*SHORT PROBLEM*:
Copy out the lines of the records below, and only those lines, from the one with "obj.matrix_world = world" through the one with "in the row's frame", exactly as they appear.

*EXTRACTED DATA*:

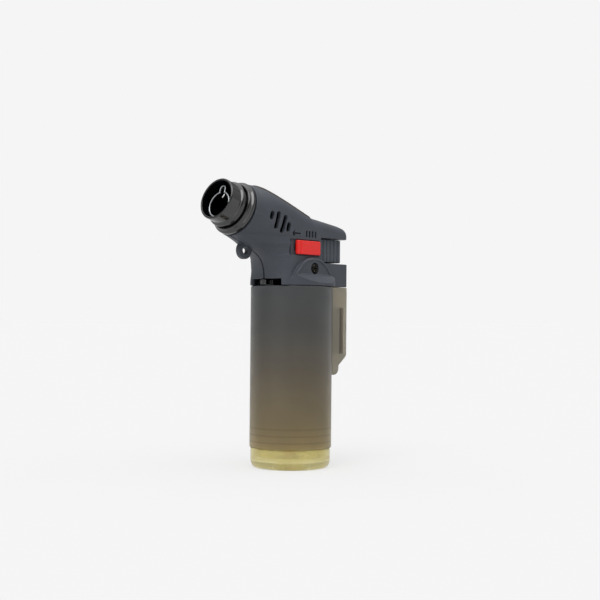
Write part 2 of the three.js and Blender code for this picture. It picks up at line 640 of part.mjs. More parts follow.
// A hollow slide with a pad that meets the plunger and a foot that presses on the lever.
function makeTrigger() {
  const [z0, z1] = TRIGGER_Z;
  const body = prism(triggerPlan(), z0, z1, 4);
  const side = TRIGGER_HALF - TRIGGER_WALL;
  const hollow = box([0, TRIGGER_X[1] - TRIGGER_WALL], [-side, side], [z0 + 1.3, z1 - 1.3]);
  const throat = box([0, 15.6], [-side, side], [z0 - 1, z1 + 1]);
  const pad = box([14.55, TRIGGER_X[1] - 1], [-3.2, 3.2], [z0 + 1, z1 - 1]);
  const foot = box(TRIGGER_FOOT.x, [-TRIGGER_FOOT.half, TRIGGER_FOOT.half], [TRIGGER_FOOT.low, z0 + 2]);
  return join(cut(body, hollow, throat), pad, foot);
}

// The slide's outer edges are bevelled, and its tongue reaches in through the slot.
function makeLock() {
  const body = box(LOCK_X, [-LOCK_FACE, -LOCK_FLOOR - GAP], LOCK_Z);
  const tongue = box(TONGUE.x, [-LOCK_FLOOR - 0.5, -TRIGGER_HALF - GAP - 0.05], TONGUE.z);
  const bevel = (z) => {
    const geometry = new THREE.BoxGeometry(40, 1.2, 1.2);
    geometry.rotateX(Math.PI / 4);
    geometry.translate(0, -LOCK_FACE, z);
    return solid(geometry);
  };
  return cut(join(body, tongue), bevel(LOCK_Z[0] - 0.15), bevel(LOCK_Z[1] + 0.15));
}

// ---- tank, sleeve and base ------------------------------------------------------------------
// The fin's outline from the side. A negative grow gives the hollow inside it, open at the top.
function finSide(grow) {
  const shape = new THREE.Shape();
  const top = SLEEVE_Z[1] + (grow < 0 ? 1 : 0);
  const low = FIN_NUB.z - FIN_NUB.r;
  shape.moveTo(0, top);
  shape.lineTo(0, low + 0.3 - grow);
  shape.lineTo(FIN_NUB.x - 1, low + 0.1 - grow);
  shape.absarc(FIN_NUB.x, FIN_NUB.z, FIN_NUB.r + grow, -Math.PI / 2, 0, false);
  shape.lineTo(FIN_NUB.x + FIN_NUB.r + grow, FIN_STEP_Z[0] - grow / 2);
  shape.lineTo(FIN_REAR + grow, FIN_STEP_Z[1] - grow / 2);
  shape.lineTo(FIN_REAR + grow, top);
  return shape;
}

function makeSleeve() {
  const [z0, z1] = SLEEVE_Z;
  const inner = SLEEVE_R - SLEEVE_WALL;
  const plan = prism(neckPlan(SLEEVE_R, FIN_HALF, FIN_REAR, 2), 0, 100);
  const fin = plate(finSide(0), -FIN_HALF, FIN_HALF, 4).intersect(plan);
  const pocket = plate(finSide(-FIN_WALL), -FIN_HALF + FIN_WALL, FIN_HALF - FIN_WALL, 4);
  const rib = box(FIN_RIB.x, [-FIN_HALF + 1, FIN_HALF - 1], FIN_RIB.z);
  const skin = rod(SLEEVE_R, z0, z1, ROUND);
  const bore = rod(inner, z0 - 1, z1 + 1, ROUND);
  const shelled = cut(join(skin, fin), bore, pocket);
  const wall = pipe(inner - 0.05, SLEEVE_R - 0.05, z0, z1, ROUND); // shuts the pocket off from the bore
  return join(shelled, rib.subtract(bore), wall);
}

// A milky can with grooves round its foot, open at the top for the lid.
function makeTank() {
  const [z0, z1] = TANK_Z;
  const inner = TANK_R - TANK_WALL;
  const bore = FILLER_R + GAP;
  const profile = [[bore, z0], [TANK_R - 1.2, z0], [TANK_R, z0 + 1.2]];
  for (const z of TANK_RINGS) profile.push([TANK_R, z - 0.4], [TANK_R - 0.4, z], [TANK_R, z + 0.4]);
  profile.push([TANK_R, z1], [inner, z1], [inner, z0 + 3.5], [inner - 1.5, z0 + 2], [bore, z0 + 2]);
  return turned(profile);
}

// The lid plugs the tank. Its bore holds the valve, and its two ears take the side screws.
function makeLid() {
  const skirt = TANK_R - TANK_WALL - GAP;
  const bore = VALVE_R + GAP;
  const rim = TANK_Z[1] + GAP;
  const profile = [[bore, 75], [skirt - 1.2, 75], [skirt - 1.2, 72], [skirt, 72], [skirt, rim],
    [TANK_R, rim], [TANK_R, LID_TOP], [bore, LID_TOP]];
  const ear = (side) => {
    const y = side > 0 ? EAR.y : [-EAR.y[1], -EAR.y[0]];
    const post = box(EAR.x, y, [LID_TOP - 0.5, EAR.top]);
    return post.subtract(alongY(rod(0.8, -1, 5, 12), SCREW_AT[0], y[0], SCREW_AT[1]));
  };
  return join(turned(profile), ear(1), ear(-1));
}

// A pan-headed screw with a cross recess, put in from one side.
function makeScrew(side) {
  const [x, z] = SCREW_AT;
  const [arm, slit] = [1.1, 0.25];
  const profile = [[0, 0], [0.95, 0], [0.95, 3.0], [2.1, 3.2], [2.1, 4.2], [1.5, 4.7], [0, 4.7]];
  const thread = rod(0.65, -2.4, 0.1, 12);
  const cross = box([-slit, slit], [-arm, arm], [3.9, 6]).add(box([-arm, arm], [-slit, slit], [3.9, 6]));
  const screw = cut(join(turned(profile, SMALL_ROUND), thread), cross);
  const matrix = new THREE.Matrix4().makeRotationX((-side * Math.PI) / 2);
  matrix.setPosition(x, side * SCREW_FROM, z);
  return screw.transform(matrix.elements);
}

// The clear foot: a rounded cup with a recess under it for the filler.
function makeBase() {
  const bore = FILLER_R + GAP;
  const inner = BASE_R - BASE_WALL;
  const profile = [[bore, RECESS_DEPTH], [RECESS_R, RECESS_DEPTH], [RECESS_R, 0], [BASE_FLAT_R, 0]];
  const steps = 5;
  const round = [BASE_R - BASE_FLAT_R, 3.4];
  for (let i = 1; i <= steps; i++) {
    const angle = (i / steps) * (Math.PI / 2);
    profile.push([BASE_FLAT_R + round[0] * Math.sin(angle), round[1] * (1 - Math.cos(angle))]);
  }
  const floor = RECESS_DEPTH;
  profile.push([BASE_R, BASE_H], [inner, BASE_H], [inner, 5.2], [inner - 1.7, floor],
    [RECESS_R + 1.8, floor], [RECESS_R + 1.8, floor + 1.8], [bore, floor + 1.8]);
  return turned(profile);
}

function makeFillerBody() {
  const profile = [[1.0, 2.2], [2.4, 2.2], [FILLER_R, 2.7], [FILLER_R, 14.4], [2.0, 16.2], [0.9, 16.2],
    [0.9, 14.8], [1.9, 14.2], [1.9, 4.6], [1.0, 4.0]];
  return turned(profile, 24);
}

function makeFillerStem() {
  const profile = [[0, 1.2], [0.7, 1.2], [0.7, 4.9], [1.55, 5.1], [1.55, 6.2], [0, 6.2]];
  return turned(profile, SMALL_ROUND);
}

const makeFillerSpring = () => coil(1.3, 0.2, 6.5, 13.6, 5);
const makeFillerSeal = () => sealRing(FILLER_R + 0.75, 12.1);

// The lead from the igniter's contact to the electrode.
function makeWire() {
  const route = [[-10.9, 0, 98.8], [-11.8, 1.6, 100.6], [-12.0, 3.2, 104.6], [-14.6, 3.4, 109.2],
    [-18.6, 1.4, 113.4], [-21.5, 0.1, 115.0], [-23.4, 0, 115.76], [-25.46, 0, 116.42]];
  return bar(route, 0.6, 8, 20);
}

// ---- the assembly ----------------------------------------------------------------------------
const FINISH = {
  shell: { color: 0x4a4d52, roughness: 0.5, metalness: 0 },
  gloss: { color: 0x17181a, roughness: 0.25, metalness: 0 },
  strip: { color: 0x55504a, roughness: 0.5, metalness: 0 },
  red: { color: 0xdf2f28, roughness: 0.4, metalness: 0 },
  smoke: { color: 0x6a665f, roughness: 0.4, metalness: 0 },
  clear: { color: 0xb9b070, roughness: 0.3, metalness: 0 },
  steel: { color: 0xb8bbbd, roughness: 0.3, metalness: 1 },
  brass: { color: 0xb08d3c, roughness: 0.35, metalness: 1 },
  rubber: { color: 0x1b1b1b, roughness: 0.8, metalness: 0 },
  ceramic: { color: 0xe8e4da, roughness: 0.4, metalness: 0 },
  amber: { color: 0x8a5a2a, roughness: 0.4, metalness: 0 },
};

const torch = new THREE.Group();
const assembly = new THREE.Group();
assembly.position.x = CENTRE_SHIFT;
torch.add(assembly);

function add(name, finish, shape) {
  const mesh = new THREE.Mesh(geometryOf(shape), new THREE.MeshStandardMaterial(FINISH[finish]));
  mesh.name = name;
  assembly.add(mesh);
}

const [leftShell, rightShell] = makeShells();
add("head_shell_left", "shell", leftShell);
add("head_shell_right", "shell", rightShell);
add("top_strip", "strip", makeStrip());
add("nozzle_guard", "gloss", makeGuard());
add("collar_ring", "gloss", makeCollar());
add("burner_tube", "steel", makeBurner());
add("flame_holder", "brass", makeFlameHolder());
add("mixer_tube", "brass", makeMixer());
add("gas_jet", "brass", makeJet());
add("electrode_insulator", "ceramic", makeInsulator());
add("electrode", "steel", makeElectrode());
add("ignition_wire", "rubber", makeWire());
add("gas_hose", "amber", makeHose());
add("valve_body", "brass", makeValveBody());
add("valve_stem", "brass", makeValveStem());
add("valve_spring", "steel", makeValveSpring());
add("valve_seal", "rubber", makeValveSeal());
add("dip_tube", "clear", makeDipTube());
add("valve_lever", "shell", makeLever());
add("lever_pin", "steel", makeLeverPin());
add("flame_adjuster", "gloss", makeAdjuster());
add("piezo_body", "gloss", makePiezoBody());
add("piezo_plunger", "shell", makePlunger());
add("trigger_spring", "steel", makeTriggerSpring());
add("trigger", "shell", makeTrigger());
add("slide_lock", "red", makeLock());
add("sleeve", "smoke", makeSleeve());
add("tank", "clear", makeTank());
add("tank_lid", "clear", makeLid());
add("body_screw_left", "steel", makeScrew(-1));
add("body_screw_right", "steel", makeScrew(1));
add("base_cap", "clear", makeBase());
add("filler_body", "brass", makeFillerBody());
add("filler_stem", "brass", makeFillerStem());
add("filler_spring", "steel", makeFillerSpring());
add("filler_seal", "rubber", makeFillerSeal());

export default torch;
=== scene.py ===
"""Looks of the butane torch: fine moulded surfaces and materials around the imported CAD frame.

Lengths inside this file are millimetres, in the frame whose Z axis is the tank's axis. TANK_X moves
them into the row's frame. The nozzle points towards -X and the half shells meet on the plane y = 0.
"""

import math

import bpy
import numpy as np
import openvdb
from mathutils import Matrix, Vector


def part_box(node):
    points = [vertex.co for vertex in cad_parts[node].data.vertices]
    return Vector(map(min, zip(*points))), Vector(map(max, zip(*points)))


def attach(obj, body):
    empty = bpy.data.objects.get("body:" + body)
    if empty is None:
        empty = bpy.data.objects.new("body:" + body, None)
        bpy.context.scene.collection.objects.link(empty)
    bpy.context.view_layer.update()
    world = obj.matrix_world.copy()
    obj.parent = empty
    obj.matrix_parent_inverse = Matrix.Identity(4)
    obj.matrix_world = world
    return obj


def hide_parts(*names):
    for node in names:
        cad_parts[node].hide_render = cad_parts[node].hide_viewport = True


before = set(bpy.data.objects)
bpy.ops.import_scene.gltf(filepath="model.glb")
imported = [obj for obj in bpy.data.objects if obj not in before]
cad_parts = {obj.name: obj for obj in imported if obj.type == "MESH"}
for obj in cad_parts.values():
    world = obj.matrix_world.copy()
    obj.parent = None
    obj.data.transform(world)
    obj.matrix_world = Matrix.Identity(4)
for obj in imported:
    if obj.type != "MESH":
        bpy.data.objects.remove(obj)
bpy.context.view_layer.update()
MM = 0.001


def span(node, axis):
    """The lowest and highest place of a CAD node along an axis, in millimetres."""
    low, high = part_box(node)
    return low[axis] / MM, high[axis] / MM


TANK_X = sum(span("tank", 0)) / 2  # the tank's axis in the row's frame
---
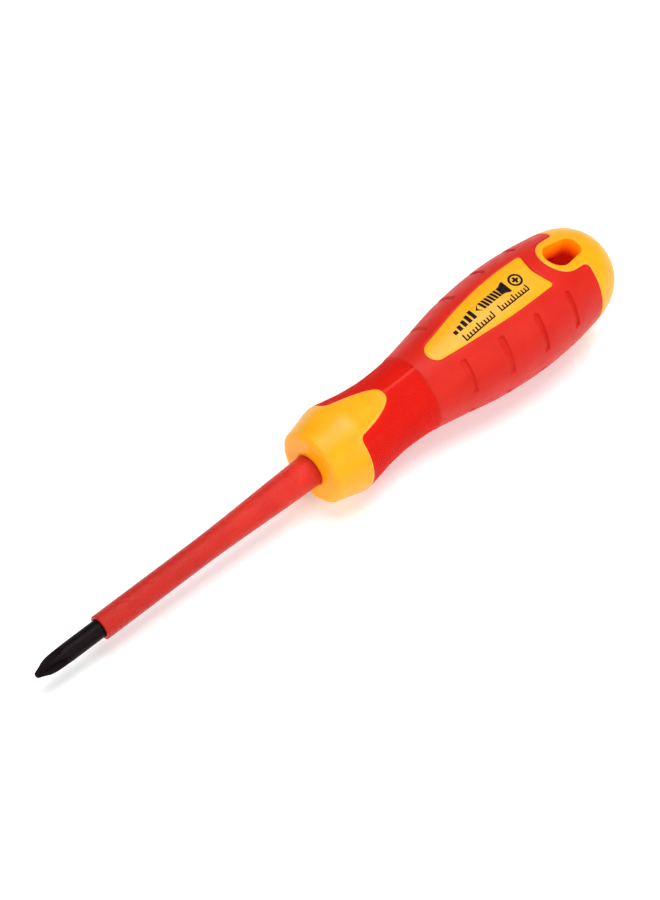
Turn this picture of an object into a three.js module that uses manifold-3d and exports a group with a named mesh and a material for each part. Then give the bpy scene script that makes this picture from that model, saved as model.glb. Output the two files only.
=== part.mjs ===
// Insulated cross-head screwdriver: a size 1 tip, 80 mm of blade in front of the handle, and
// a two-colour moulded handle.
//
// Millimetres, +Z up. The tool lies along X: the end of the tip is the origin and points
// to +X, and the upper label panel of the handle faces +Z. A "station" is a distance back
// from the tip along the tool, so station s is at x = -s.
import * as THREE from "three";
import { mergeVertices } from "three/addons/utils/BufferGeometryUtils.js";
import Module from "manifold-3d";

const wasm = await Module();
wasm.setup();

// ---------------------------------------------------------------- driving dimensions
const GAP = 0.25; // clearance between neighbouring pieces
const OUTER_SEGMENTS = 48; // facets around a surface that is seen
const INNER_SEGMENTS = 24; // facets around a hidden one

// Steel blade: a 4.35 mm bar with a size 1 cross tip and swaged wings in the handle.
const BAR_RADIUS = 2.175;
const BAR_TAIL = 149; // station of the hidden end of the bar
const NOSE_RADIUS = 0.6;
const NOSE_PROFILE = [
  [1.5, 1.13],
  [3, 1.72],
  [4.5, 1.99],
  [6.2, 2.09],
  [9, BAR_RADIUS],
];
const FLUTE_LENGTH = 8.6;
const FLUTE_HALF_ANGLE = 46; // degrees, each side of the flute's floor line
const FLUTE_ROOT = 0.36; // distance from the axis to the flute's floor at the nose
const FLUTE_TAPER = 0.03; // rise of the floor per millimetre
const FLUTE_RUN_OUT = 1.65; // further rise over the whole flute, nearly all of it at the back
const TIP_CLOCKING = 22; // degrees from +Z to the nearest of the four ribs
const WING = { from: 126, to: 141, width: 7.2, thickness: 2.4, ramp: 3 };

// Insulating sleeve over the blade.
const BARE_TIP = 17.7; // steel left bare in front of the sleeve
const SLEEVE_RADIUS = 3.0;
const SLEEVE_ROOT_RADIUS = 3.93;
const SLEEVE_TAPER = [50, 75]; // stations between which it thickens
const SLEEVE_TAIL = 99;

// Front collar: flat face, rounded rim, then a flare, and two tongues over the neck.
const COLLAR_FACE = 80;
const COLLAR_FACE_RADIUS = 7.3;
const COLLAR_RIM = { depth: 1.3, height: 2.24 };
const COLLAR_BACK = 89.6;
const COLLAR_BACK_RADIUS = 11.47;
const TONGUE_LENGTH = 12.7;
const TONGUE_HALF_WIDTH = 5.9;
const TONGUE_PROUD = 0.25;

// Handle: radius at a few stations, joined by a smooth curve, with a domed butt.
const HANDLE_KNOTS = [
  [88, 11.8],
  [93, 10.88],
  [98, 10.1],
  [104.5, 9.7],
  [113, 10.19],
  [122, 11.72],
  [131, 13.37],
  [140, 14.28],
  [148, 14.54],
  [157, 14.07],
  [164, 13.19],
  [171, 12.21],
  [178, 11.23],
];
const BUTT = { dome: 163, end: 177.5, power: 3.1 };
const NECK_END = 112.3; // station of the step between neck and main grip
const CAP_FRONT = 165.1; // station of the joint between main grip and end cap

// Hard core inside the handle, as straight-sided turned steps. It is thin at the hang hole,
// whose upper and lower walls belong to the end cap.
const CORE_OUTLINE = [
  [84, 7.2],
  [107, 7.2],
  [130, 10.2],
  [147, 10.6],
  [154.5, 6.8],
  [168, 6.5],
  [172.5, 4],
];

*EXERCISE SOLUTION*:
    obj.matrix_world = world
    return obj


def hide_parts(*names):
    for node in names:
        cad_parts[node].hide_render = cad_parts[node].hide_viewport = True


before = set(bpy.data.objects)
bpy.ops.import_scene.gltf(filepath="model.glb")
imported = [obj for obj in bpy.data.objects if obj not in before]
cad_parts = {obj.name: obj for obj in imported if obj.type == "MESH"}
for obj in cad_parts.values():
    world = obj.matrix_world.copy()
    obj.parent = None
    obj.data.transform(world)
    obj.matrix_world = Matrix.Identity(4)
for obj in imported:
    if obj.type != "MESH":
        bpy.data.objects.remove(obj)
bpy.context.view_layer.update()
MM = 0.001


def span(node, axis):
    """The lowest and highest place of a CAD node along an axis, in millimetres."""
    low, high = part_box(node)
    return low[axis] / MM, high[axis] / MM


TANK_X = sum(span("tank", 0)) / 2  # the tank's axis in the row's frame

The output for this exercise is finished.